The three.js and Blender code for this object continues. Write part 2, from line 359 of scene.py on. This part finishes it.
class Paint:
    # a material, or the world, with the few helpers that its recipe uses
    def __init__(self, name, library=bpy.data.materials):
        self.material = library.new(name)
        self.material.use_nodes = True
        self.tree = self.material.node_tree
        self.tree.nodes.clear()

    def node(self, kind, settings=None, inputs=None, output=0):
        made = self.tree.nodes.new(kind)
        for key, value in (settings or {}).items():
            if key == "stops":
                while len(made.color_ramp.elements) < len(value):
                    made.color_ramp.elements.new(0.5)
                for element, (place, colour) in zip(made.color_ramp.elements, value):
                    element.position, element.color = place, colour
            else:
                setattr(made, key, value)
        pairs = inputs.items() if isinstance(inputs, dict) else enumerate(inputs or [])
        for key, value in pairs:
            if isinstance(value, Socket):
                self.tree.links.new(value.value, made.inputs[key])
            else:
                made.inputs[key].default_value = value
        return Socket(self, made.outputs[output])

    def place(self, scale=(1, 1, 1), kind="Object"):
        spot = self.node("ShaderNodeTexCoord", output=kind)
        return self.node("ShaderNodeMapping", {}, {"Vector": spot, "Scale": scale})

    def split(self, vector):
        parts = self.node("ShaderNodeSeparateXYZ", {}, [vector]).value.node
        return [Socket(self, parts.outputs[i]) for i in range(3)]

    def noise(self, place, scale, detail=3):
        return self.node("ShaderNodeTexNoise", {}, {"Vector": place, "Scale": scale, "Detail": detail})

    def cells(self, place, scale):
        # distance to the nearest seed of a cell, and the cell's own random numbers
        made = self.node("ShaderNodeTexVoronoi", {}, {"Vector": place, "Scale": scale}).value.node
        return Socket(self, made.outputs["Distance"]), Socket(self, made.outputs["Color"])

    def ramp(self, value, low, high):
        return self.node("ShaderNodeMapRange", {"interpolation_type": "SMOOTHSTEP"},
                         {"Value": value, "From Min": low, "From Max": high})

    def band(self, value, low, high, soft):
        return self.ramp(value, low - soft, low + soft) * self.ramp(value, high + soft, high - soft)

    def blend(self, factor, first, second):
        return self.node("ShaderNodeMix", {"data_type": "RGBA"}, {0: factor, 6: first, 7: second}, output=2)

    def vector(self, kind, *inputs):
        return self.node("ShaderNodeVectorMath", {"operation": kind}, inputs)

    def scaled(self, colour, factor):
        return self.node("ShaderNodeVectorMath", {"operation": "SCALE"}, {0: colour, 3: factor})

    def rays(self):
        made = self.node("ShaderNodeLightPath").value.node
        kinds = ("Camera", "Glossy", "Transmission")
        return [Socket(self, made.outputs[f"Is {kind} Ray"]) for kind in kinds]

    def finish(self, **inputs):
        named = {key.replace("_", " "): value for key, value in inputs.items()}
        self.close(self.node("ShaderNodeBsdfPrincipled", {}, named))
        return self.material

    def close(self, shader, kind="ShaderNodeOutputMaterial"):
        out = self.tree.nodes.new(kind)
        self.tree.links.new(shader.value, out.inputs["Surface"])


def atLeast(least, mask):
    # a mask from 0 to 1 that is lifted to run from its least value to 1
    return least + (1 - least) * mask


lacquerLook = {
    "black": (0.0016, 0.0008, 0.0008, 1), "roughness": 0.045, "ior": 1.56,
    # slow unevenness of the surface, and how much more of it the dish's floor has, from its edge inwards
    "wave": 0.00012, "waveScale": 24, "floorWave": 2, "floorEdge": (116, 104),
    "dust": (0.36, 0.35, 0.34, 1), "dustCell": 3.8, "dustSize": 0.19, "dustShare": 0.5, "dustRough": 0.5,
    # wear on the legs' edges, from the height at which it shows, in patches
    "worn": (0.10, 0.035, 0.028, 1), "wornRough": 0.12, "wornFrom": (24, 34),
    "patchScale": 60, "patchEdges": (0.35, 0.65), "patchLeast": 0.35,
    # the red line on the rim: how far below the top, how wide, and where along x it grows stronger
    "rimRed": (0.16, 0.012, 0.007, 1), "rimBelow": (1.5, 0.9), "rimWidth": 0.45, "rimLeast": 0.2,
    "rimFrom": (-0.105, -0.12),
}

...

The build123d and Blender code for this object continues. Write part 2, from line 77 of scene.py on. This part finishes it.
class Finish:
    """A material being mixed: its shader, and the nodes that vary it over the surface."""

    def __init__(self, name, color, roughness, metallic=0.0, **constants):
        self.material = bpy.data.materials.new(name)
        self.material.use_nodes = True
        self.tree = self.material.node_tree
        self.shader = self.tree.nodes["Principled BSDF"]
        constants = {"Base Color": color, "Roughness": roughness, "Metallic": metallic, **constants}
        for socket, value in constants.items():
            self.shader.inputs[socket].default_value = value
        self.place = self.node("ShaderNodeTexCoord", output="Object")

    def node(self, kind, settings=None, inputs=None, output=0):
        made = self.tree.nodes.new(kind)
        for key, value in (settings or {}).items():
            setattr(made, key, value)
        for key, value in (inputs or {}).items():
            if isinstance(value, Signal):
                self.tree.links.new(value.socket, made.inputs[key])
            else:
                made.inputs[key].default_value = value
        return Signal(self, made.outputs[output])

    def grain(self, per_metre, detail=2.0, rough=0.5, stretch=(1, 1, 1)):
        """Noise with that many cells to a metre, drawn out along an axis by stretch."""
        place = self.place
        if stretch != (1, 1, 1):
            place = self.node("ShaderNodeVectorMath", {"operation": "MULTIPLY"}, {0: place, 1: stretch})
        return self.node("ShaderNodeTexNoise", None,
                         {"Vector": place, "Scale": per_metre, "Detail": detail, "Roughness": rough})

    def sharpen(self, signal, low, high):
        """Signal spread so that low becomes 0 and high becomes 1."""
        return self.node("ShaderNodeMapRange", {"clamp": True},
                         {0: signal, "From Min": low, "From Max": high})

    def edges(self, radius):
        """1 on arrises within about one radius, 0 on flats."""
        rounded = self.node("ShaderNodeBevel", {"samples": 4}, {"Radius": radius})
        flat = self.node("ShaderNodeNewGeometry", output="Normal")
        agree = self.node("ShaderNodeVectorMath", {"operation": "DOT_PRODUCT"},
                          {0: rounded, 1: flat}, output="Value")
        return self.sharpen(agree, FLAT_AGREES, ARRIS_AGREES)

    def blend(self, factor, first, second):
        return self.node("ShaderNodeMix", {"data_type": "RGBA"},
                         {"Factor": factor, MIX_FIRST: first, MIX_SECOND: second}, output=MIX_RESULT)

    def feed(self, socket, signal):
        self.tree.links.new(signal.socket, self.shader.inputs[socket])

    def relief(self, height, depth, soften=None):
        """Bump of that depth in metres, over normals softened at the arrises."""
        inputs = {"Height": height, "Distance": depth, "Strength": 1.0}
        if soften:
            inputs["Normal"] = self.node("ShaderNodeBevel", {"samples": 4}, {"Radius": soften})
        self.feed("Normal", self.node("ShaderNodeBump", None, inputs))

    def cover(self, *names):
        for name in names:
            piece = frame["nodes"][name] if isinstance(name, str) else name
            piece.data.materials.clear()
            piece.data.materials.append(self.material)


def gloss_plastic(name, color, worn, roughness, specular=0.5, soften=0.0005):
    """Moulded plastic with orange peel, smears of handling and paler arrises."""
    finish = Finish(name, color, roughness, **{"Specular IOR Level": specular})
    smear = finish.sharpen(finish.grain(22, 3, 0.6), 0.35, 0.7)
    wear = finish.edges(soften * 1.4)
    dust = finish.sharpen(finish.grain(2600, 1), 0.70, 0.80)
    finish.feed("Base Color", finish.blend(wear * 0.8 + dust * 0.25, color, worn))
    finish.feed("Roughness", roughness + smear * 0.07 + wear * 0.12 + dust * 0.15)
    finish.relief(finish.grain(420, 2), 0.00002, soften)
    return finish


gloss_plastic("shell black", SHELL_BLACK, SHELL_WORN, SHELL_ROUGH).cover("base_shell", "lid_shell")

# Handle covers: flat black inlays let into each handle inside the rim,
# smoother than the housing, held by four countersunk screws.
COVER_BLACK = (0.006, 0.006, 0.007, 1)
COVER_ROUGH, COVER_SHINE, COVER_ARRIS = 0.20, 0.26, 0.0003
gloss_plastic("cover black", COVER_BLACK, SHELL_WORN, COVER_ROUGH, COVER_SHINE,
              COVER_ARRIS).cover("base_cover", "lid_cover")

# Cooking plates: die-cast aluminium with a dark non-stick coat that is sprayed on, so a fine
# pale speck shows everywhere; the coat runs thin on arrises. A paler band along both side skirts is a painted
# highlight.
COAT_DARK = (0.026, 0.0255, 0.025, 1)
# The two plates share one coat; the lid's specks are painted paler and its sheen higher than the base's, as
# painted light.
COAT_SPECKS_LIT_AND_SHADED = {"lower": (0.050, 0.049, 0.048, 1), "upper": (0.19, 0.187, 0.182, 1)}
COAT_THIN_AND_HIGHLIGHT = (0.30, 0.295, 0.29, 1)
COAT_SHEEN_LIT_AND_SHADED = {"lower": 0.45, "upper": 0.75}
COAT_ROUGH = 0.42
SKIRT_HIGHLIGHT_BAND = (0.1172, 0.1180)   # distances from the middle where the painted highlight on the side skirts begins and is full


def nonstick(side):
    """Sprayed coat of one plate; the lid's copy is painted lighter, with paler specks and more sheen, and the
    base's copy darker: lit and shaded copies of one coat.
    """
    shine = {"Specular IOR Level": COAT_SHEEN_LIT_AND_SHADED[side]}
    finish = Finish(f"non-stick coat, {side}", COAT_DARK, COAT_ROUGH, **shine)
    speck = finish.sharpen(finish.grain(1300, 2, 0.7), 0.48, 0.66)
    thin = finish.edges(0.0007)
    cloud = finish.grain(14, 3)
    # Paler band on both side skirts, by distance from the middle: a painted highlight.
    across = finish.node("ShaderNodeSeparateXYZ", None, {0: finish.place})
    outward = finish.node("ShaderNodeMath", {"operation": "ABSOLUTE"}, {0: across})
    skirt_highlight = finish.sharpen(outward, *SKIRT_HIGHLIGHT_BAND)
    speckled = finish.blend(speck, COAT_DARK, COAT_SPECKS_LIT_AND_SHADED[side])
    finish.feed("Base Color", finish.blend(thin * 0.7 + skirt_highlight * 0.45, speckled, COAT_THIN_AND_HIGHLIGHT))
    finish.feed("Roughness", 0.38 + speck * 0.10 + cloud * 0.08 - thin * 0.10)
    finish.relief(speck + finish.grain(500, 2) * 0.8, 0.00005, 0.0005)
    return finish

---

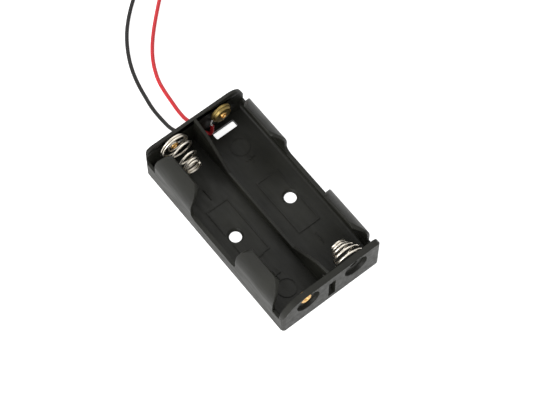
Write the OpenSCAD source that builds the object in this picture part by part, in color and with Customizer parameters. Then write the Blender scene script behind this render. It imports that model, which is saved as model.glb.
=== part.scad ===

▸ Instruction: Both the line with "The three.js and" and the line with "self.tree.nodes.clear()" belong in the extract, along with every line between them; set down those lines exactly and only.

▸ Answer in full:
The three.js and Blender code for this object continues. Write part 2, from line 359 of scene.py on. This part finishes it.
class Paint:
    # a material, or the world, with the few helpers that its recipe uses
    def __init__(self, name, library=bpy.data.materials):
        self.material = library.new(name)
        self.material.use_nodes = True
        self.tree = self.material.node_tree
        self.tree.nodes.clear()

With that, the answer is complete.